While traditional funds are likely to emerge in the near future, the next best thing open to crypto investors with a passive management style would be the Greyscale or Osprey trusts. To participate in these crypto trusts, investors have to pay sizable fees to the managing company. For traditional investors, the high fees might be worth it. These asset management firms usually provide investors with tracking updates on gains and losses as well as automated tax services.
Growth vs. value
Growth investors seek to purchase crypto that they think will perform better than average. A growth crypto is one that analysts believe have the potential for significant growth over a period of time. A growth crypto may have a utility unique to the space or a feature that makes it perform transactions faster than others.

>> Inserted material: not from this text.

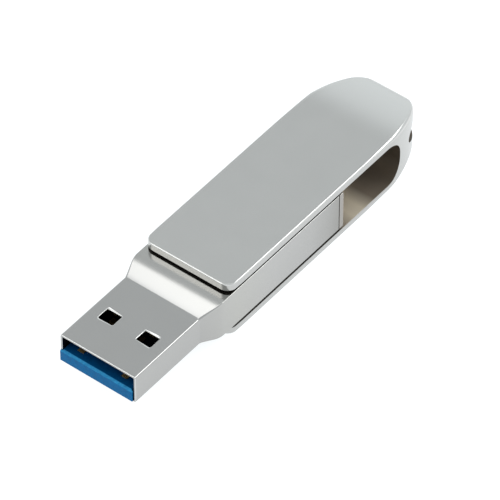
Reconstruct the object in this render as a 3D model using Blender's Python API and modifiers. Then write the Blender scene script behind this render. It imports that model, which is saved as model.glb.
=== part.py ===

Value investors look to buy crypto that they believe are undervalued by the market. Bitcoin and Ethereum have been viewed as value crypto assets that are worth buying up when others are selling out of fear.
Cryptos are prone to become undervalued due to market volatility. Since speculation plays such an important role in the crypto market, a news cycle can be the catalyst for retail buyers to push the price down.
New vs. established projects
New vs. established crypto investments are correlated with the value vs. growth strategy. Bitcoin is known as the “king of crypto.” It was the first of its kind to hit the market, a massive community, and the largest market cap in the industry.
Bitcoin’s status as the king and its mainstream notoriety make the possibility of it disappearing is unlikely. On the other hand, the biggest challenge a new crypto has is breaking out as a credible project worth paying attention to. In a market of over 11,000 cryptos, convincing the market to invest in an unknown altcoin is harder to do than investing in a tried and true asset like Bitcoin.